The University of Illinois at Chicago is one of 11 centers in the United States, Canada, Sweden and Norway to participate in the Clinical Islet Transplant Consortium funded by the National Institutes of Health.
Consortium researchers have begun clinical studies to test new approaches to islet transplantation that may lead to improved outcomes and fewer side effects for adults with difficult-to-control type 1 diabetes.
Patients with type 1 diabetes depend on multiple daily insulin injections or an insulin pump because their own immune system destroys the insulin-producing cells of the pancreas. They often develop life-threatening complications, including damage to the heart and blood vessels, eyes, nerves and kidneys.
Islet transplantation offers the most promise for achieving insulin independence, glucose control and freedom from hypoglycemic attacks for type 1 diabetics, says Dr. José Oberholzer, principal investigator and director of cell and pancreas transplantation at UIC.
"This research will help us find the most effective combination of anti-rejection drugs to maximize islet engraftment while reducing toxic side effects," said Oberholzer.
"The ultimate goal is to refine islet transplantation and generate an unlimited supply of islets so that many more people would benefit from this treatment," he said.

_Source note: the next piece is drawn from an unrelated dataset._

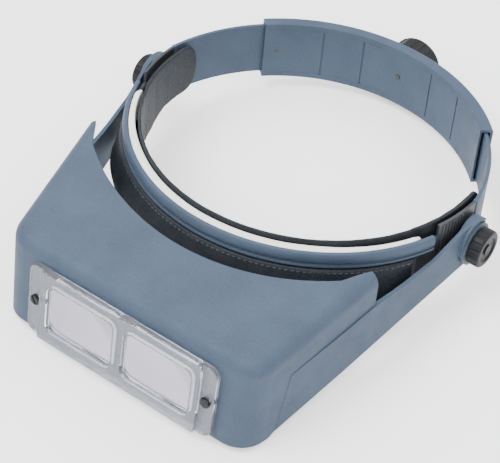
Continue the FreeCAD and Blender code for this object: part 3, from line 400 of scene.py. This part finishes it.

Islet transplantation involves isolating islets from a donor pancreas and infusing the cells into the main blood vessel in the patient's liver. If the transplant is successful, the islets lodge in the small blood vessels of the liver and begin producing insulin. Patients must take drugs to suppress their immune system and prevent rejection of the islets. In some cases, patients require more than one infusion of donor islets to produce enough insulin.
At UIC, patients will be enrolled in three protocols to evaluate a combination of different medications to protect the newly transplanted islet cells.

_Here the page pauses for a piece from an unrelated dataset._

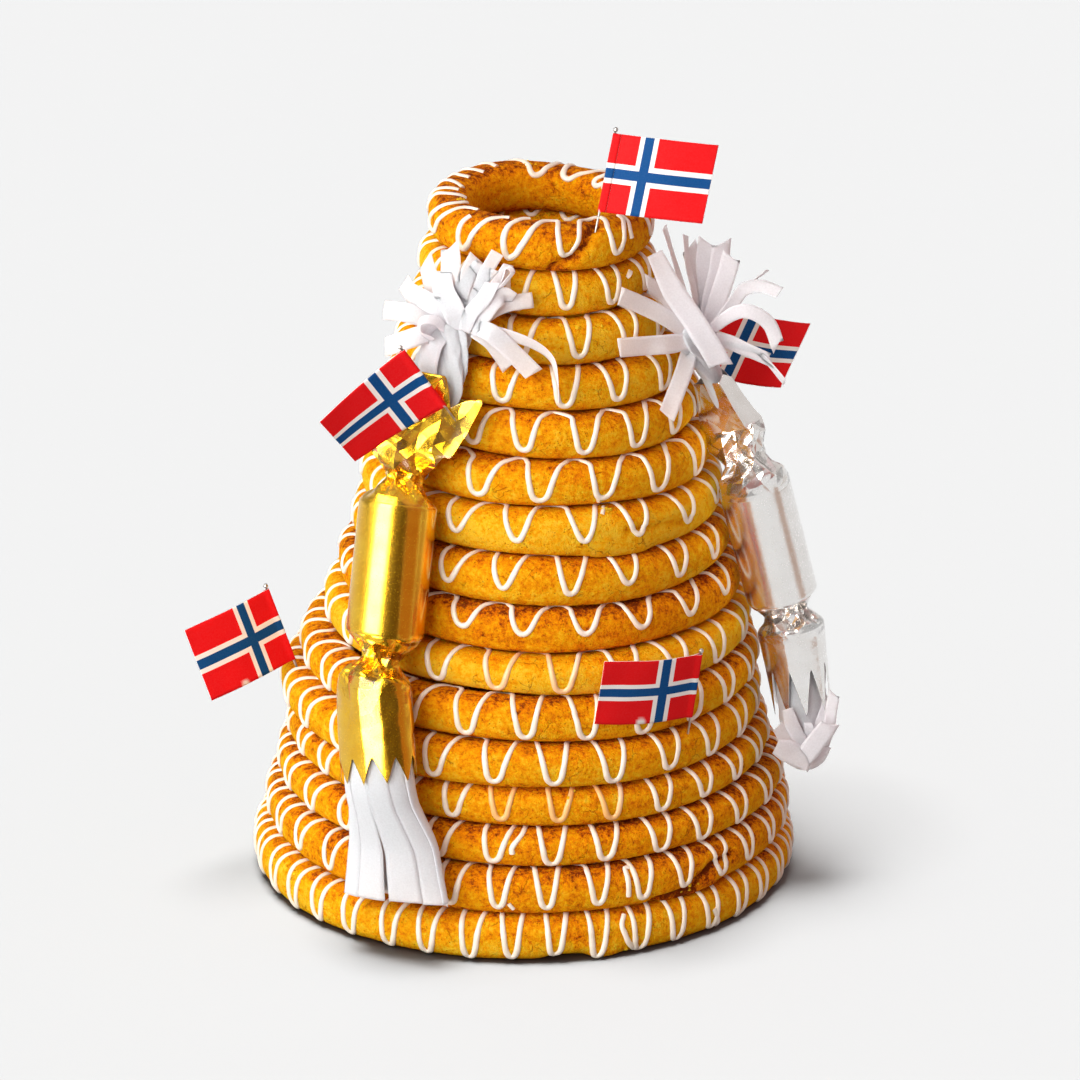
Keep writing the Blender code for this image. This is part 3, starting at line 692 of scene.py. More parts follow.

Eligible patients must be between the ages of 18 and 65, diagnosed before age 40, and insulin-dependent for more than five years. Type 1 diabetes patients who have had a kidney transplant and are taking immunosuppressive drugs may also be eligible.
For more information about the Clinical Islet Transplant Consortium studies, call UIC at (312) 996-6087 or visit www.citisletstudy.org/index.html
UIC is also a National Institutes of Health Islet Cell Resource Center, one of seven federally funded centers in the United States to provide researchers across the country with human pancreatic islet cells for transplantation into diabetic patients and provide cells for basic science research.